If you paid £95 for it, it probably isn't half bad. I think JSP were at Computex 2010, might be able to find more information on them. Looks like they make some cheap and some expensive units. They're probably rebranded generic designs from other manufacturers.
 
Ive been using a 600w PSU ive owned since about 2005, made by a company called JSP which ive not heard much of. Back then i paid £95, probably pick one up for a tenner today, never let me down once, even when more expensive components with names like Asus, Crucial, Western Digital were falling around it. Most relaible component ive ever bought. Wouldnt swap it for too many other PSU's now that ive established its reliability, and should i see another product by this company i shall think twice before buying the "bigger" names....
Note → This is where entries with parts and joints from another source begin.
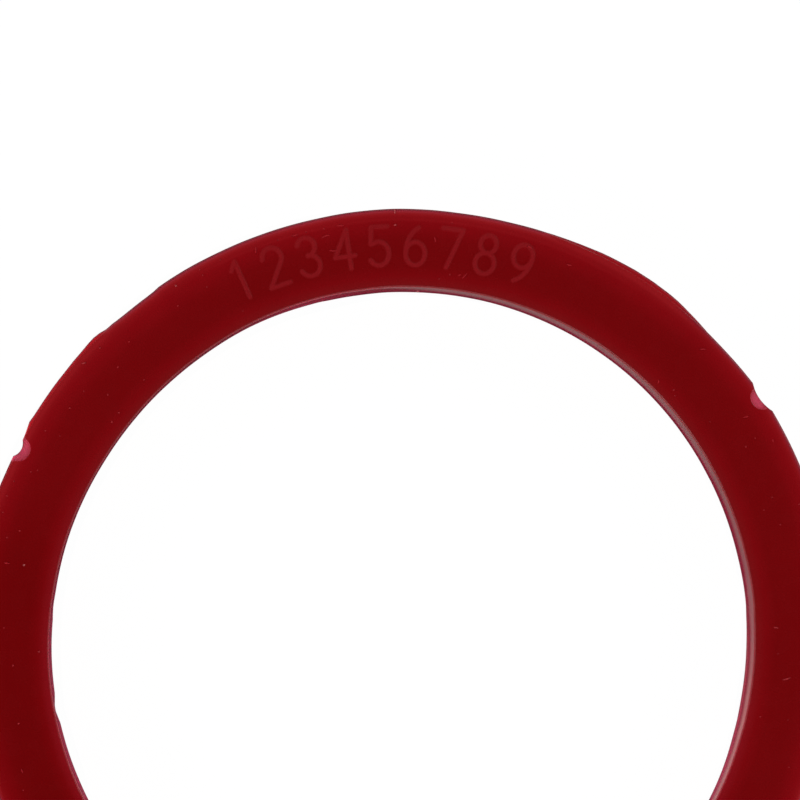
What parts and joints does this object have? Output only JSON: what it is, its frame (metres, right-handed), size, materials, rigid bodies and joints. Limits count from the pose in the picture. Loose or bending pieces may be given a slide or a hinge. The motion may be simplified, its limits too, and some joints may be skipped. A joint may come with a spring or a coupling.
{
  "type": "group head gasket",
  "caption": "Flat translucent silicone ring seal with a rectangular section, rounded edges and half-round relief notches in its outer rim.",
  "frame": {"origin": "centre of the bore, on the bottom face", "axes": "+Z along the axis of the bore, from the bottom face to the top face; the rim notches are at 30, 150 and 270 degrees from +X"},
  "size_m": [0.064, 0.064, 0.0055],
  "materials": {
    "silicone": "satin"
  },
  "bodies": {
    "root": {"gasket": "silicone"}
  },
  "joints": []
}
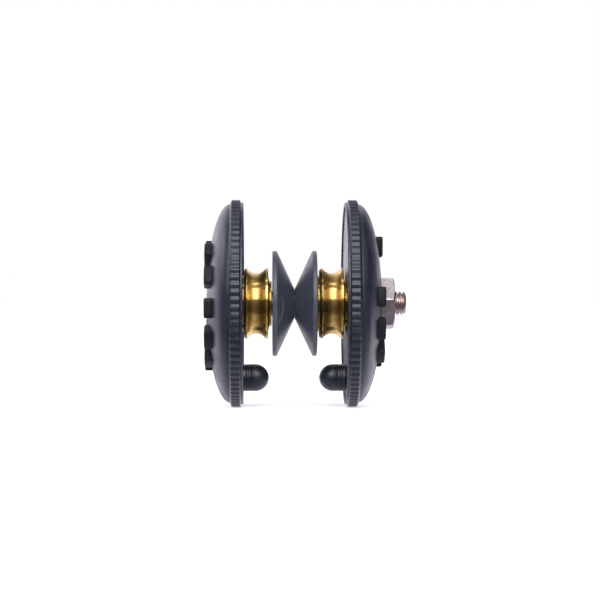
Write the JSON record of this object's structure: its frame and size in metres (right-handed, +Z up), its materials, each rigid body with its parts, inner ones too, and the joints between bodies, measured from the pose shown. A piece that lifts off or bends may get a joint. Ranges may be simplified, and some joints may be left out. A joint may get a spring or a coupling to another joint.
{
  "type": "line roller",
  "caption": "Twin-wheel line roller: two domed, reeded hand wheels, two grooved brass spools and a pair of cones that turn on one through screw.",
  "frame": {"origin": "the middle of the waist where the two cones meet, on the screw's axis", "axes": "+X along the screw from its head towards its nut, +Z up with both pegs hanging below the screw, -Y the front"},
  "size_m": [0.0401, 0.0412, 0.0412],
  "materials": {
    "wheel_plastic": "dark navy-grey moulded plastic, satin",
    "cone_plastic": "dark grey turned plastic, satin",
    "peg_rubber": "black rubber",
    "brass": "polished brass",
    "nickel": "bright nickel-plated steel"
  },
  "bodies": {
    "screw_body": {"screw": "nickel", "nut": "nickel", "head_washer": "nickel", "nut_washer": "nickel", "lock_washer": "nickel", "left_wheel_bush": "brass", "right_wheel_bush": "brass"},
    "left_wheel": {"left_wheel_shell": "wheel_plastic", "left_wheel_plate": "wheel_plastic", "left_peg": "peg_rubber"},
    "right_wheel": {"right_wheel_shell": "wheel_plastic", "right_wheel_plate": "wheel_plastic", "right_peg": "peg_rubber"},
    "left_spool": {"left_spool": "brass"},
    "right_spool": {"right_spool": "brass"},
    "left_cone": {"left_cone": "cone_plastic"},
    "right_cone": {"right_cone": "cone_plastic"}
  },
  "joints": [
    {"name": "left_wheel_spin", "type": "hinge", "parent": "screw_body", "child": "left_wheel", "pos_m": [0, 0, 0], "axis": [1, 0, 0], "continuous": true},
    {"name": "right_wheel_spin", "type": "hinge", "parent": "screw_body", "child": "right_wheel", "pos_m": [0, 0, 0], "axis": [1, 0, 0], "continuous": true},
    {"name": "left_spool_spin", "type": "hinge", "parent": "screw_body", "child": "left_spool", "pos_m": [0, 0, 0], "axis": [1, 0, 0], "continuous": true},
    {"name": "right_spool_spin", "type": "hinge", "parent": "screw_body", "child": "right_spool", "pos_m": [0, 0, 0], "axis": [1, 0, 0], "continuous": true},
    {"name": "left_cone_spin", "type": "hinge", "parent": "screw_body", "child": "left_cone", "pos_m": [0, 0, 0], "axis": [1, 0, 0], "continuous": true},
    {"name": "right_cone_spin", "type": "hinge", "parent": "screw_body", "child": "right_cone", "pos_m": [0, 0, 0], "axis": [1, 0, 0], "continuous": true}
  ]
}
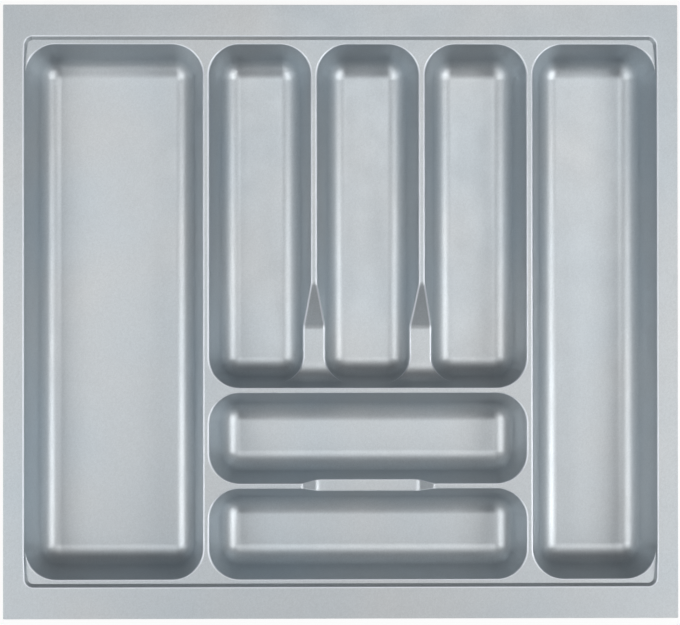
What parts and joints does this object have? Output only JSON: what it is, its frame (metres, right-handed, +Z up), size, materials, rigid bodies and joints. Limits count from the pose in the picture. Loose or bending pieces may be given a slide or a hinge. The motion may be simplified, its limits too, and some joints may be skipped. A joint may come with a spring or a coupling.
{
  "type": "cutlery tray",
  "caption": "Drawer insert formed from one plastic sheet: deep wells side by side and across, low saddles and a finger dip between them, and a flat flange around the rim.",
  "frame": {"origin": "under the middle of the tray, in the plane that the undersides of the well floors stand on", "axes": "+X to the right across the drawer, +Y towards the back of the drawer, +Z up out of the wells"},
  "size_m": [0.52, 0.473, 0.048],
  "materials": {
    "tray_sheet": "satin, silver-grey metallic effect"
  },
  "bodies": {
    "root": {"flange": "tray_sheet", "deck": "tray_sheet", "wide_well_rear": "tray_sheet", "wide_well_front": "tray_sheet", "narrow_well_left": "tray_sheet", "narrow_well_middle": "tray_sheet", "narrow_well_right": "tray_sheet", "side_well_rear": "tray_sheet", "side_well_front": "tray_sheet", "rear_cross_well": "tray_sheet", "front_cross_well": "tray_sheet", "left_saddle": "tray_sheet", "right_saddle": "tray_sheet", "finger_dip": "tray_sheet"}
  },
  "joints": []
}
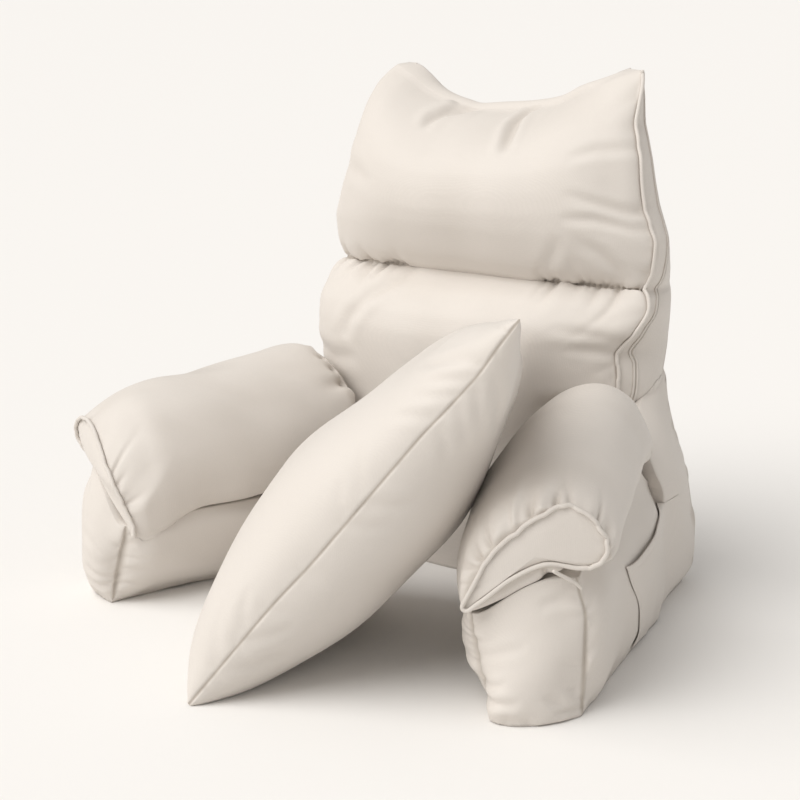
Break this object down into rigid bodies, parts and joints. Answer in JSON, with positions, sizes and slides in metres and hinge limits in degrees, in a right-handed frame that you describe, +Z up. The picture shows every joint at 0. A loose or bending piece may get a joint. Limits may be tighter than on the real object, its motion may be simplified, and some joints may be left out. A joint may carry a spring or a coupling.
{
  "type": "back support pillow with loose cushion",
  "caption": "Upright filled back support with splayed filled arms, arm rolls, a side pocket and a loose square cushion leaning on one arm.",
  "frame": {"origin": "middle of the overall box, on the surface that it stands on", "axes": "+Z up, the open seat side faces -Y, +X to the right when it is seen from the front"},
  "size_m": [0.8556, 0.7954, 0.7061],
  "materials": {
    "cloth": "smooth coated ivory cloth with a soft sheen",
    "welt": "corded welt in the same ivory cloth"
  },
  "bodies": {
    "root": {"back_cushion": "cloth", "back_welt_left": "welt", "back_welt_right": "welt", "back_wedge": "cloth", "arm_block_left": "cloth", "arm_block_right": "cloth", "arm_roll_left": "cloth", "arm_roll_right": "cloth", "roll_welt_left": "welt", "roll_welt_right": "welt", "pocket_right": "cloth", "tie_right": "welt", "loose_cushion": "cloth"}
  },
  "joints": []
}
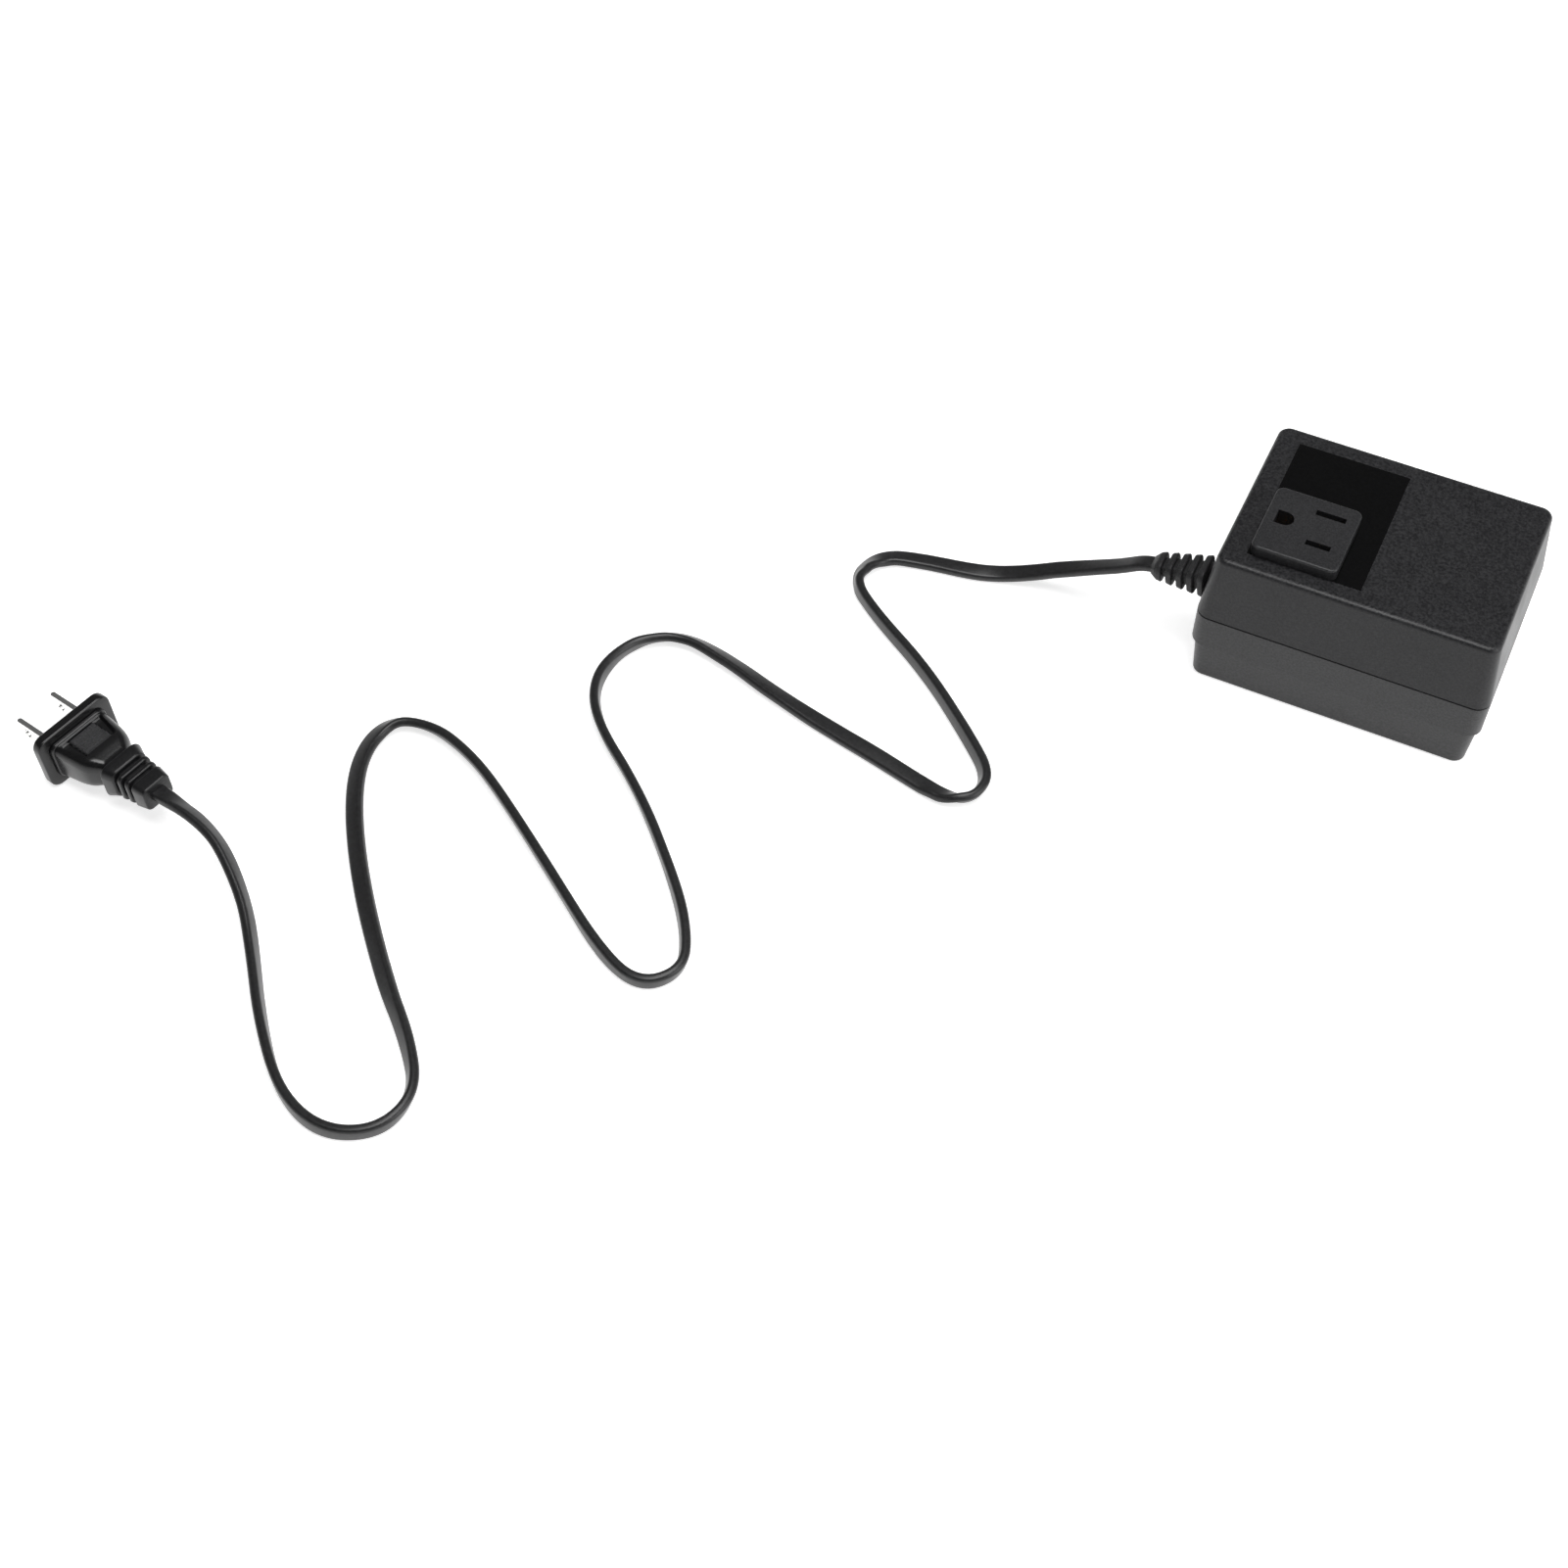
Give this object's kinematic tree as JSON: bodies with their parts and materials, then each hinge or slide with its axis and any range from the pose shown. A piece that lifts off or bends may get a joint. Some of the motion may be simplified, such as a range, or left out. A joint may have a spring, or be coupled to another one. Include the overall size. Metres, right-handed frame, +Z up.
{
  "type": "travel voltage converter",
  "caption": "Box-shaped travel voltage converter in two moulded shells, with a raised grounded outlet on top, a ribbed strain relief, and a flat cord ending in a two-blade plug.",
  "frame": {"origin": "middle of the case's underside, on the surface it stands on; the free cord and its plug are left out of that middle", "axes": "+X along the case's long side, away from the cord; +Y across it, towards the back; +Z up, out of the outlet's face"},
  "size_m": [0.3868, 0.3171, 0.0529],
  "materials": {
    "case_plastic": "black, fine sparkle texture on the top, smoother sides",
    "outlet_plastic": "black, smooth satin",
    "label_film": "bare black film, satin",
    "cord_jacket": "black flexible jacket, glossy",
    "plug_moulding": "black flexible moulding, semi-gloss",
    "plug_insert": "black hard plastic",
    "blade_nickel": "nickel plate, bright satin",
    "contact_brass": "bare brass strip",
    "screw_steel": "zinc plate",
    "core_steel": "varnished lamination edges",
    "strap_steel": "zinc-plated strip",
    "bobbin_nylon": "natural moulding",
    "winding_copper": "enamelled copper wire",
    "winding_tape": "yellow polyester tape",
    "carrier_plastic": "black hard plastic",
    "fuse_body": "drawn can",
    "lead_black": "black insulation",
    "lead_white": "white insulation",
    "lead_red": "red insulation"
  },
  "bodies": {
    "root": {"lower_shell": "case_plastic", "upper_cover": "case_plastic", "case_screws": "screw_steel", "outlet_block": "outlet_plastic", "contact_carrier": "carrier_plastic", "line_contact": "contact_brass", "neutral_contact": "contact_brass", "earth_contact": "contact_brass", "outlet_screws": "screw_steel", "rating_label": "label_film", "core_e_laminations": "core_steel", "core_i_laminations": "core_steel", "coil_bobbin": "bobbin_nylon", "primary_winding": "winding_copper", "winding_barrier_tape": "winding_tape", "secondary_winding": "winding_copper", "outer_winding_tape": "winding_tape", "bobbin_terminals": "blade_nickel", "core_strap": "strap_steel", "core_screws": "screw_steel", "thermal_fuse": "fuse_body", "strain_relief": "plug_moulding", "cord_tail": "cord_jacket", "lead_cord_to_fuse": "lead_black", "lead_cord_to_coil": "lead_white", "lead_fuse_to_coil": "lead_black", "lead_line_outlet": "lead_red", "lead_neutral_outlet": "lead_white", "power_cord": "cord_jacket", "plug_body": "plug_moulding", "plug_bridge": "plug_insert", "plug_blades": "blade_nickel"}
  },
  "joints": []
}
either that or thats the reason all your other components are failing lol :P I recently got a coolermaster 600watt power supply changed from some crappy thing from pc world and have not looked back
 
Apart form the advantages mentioned here, another major one for me is their efficiency. Most brands are well over 80% with some creeping well over 90% now. I don't have figures for unbranded ones but I can't imagine them doing as well so as far as I'm concerned a quality branded PSU will itself off easy over its lifespan over unbranded version. That is if you pay for your electricity bills :p
 
Branded tend to be able to sustain a high load where as the cheaper unbranded ones only achieve the higher outputs in bursts. Also they tend to have more 12v rails with more amps

MW
 
why i shouldnt buy a generic one?

the power supply is the most important component in your computer

if you buy a cheap power supply then you dont know what you are getting.

its like having a nice car and buying budget tyres.